Praise should also be given to her husband, who, with his wonderfully demonstrative and un-Royal way of showing he loves her, is truly a Prince Charming. Out into the sunshine they went, and the bells and the cheers rang out, and I suddenly experienced a shaming feeling of anticlimax. Over the last few months, we’ve got to know Fergie so well it seemed awful not to be going along to the reception to knock back champagne and cheer her on her way.

But there was still work to be done. Jean Rook was in a tizz because her car hadn’t arrived. I persuaded her to join me on the underground.

‘But I haven’t been on a tube for twenty years,’ she protested, looking at the gaping masses nervously. ‘What does one do?’

‘Put your money in this machine,’ I said.
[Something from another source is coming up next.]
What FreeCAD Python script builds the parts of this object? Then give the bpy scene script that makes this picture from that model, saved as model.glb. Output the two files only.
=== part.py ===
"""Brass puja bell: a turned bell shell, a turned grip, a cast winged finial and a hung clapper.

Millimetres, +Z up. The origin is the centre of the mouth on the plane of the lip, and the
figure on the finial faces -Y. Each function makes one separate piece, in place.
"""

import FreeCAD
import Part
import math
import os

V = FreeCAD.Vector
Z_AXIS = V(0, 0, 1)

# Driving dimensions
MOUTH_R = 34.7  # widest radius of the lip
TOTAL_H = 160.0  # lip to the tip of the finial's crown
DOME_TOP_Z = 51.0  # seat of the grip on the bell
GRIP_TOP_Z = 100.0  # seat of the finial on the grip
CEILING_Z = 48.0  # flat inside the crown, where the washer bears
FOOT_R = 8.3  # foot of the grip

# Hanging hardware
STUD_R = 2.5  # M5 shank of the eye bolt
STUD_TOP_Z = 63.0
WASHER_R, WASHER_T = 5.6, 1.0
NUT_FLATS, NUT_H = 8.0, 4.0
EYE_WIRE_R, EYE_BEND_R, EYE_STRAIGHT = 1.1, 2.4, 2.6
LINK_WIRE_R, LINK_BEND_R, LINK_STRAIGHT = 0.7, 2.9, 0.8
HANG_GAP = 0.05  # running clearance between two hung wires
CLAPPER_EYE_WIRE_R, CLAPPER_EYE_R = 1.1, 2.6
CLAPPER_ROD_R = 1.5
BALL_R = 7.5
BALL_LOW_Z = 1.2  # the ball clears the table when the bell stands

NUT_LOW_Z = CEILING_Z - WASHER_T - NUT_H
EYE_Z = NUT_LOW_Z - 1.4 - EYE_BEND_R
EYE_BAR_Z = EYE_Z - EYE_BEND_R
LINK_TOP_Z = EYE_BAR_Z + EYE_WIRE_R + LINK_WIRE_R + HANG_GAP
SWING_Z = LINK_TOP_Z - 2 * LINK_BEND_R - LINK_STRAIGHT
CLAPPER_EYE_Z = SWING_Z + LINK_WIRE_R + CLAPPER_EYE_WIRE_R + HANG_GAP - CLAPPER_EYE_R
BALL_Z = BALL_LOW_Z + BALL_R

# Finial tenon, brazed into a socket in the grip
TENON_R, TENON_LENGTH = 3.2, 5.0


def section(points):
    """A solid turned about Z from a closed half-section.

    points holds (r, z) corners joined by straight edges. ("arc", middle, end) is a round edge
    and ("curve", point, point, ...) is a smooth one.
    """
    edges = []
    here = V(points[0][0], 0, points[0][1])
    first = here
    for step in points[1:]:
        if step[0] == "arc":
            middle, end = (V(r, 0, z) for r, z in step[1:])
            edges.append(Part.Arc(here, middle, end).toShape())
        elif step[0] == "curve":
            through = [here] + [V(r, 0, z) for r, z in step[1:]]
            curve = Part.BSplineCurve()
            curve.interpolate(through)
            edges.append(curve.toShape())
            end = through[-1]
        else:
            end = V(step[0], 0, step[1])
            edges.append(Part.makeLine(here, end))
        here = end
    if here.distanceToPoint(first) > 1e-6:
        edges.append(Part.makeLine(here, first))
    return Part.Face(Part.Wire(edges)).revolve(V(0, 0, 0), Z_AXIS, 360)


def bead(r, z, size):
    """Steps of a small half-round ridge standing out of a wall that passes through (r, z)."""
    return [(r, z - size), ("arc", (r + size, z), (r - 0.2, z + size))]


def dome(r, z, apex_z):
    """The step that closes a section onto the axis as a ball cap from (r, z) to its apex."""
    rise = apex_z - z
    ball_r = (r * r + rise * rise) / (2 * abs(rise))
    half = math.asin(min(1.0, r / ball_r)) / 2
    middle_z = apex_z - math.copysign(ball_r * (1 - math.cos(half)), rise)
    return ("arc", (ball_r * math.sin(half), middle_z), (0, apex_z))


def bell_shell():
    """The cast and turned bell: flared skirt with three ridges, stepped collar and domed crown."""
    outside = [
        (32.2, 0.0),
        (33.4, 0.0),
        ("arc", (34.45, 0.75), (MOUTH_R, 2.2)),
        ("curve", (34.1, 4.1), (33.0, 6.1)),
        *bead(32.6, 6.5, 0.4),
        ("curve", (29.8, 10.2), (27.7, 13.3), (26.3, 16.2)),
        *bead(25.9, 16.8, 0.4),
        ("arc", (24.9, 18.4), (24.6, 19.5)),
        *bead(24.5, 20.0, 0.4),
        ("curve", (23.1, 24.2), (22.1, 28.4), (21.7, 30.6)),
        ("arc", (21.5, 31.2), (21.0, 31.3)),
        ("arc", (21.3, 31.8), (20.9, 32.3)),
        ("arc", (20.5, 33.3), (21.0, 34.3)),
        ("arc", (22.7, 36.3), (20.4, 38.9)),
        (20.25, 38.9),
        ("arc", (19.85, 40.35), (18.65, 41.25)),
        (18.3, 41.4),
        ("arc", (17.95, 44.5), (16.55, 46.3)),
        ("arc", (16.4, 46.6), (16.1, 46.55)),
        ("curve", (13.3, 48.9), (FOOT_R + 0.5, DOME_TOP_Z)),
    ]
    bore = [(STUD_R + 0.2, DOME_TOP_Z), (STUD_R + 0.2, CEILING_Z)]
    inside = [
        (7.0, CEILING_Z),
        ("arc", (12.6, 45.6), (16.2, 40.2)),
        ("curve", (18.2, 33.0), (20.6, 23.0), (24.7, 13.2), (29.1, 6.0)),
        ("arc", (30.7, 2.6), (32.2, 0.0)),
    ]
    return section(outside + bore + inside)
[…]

‘Goodness,’ said Miss Rook in delighted surprise, ‘It’s actually given me the right change.’

All the same, I’ve got a horrible feeling I put her on to a train to Putney Bridge by mistake.

Back home, I rang my husband.

‘Wasn’t it wonderful?’ he said. ‘I watched the whole thing at the Garrick with Kingsley Amis. We both cried non-stop, except when Kingsley got apopleptic about that left-footer taking one of the prayers.’

And as the golden coaches roll home, and Fergie and Andrew set off in their red helicopter, and all the royalty experts go back into mothballs until the next wedding, one Scottish genealogist got it right:

‘It has been,’ he said, ‘a glorious glorious Sara-mony.’